While the Department of Defense has invested heavily to protect against threats to its IT infrastructure, efforts to defend operational technology (OT) found within surface ships, combat vehicles, and weapon systems fall short, Rinderer said.

“We have relied upon “security through obscurity” to protect onboard OT technology, but its weaknesses result in exposures that, if exploited, allow adversaries to quickly gain asymmetric battlefield advantages,” he added.

Tseng said the Navy’s Distributed Maritime Operations (DMO) struggles with incorporating AI into its acquisition processes and cyber infrastructure and fielding a force ready to develop and employ AI. “As always, technology is the greatest military differentiator and will ultimately determine whether large-scale global conflict can be deterred. We risk falling behind the PLA because of a lack of investment in these technologies,” he added.

To prevail in a future conflict with China, the U.S. needs to build more ships, particularly submarines, Toti said.

“Submarines are the one ship type that can stop the cross-Taiwan Strait invasion because they can get in there with relative impunity and take out the Chinese ships that are out to invade Taiwan. Surface ships are at great risk of being destroyed by Chinese missiles. The submarines don’t suffer that risk.”

Tangredi said that the U.S. fleet needs to be big enough to sustain losses in combat. “Unlike in World War II, we can’t build a destroyer in three months,” he added. “To be prepared, we need more than maintenance and training—we need more ships.”
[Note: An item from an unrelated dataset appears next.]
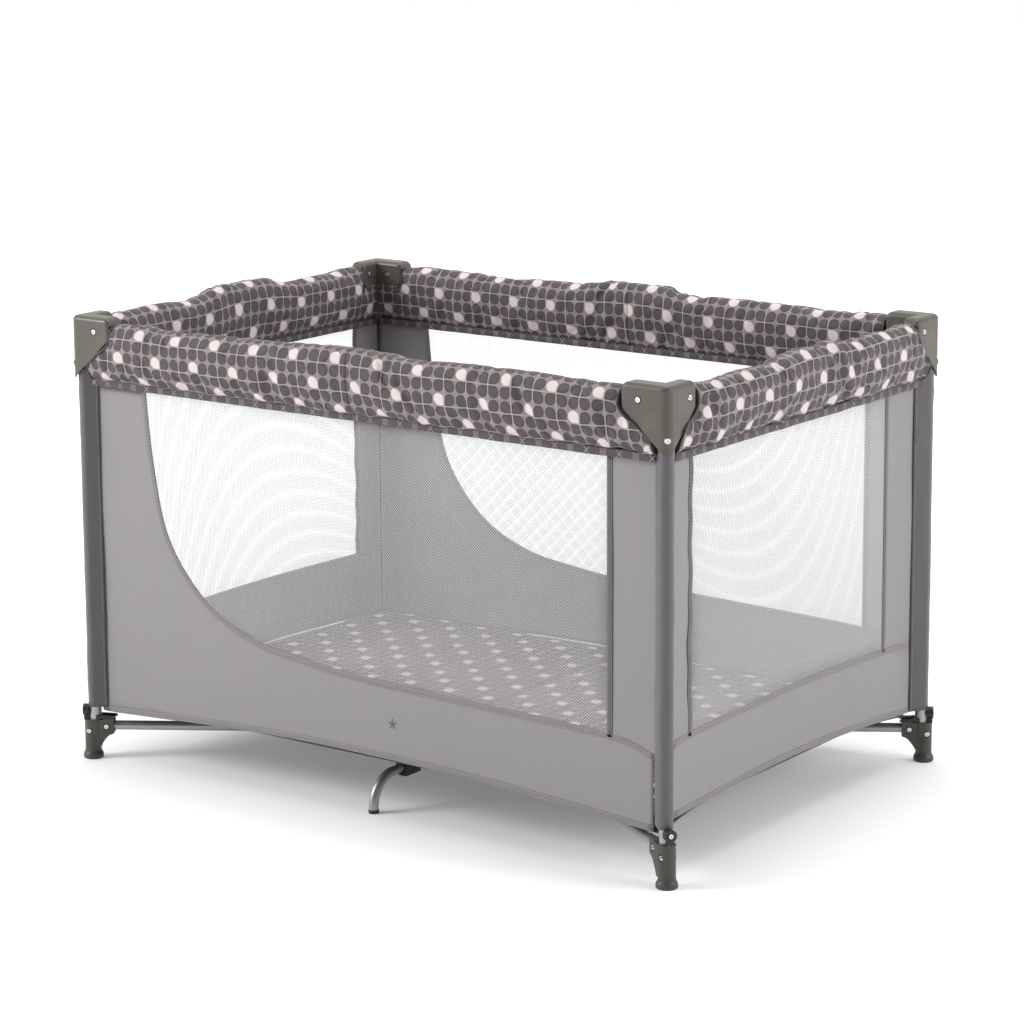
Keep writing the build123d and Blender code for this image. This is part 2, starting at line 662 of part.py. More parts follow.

But building more ships will take time and billions of dollars if it ever happens. In the meantime, some experts say the U.S. Navy may need to face up to its own limitations versus a growing Chinese fleet. “The U.S. complaint is, hey, we can no longer operate with impunity anywhere we want to,” said Erik A. Gartzke, a professor at the University of California San Diego, who studies the impact of information on war. “The easiest solution to this very complicated, expensive problem for the U.S. Navy is just to stop pretending that it can operate with impunity anywhere in the world. There might be certain areas that are no-go areas.”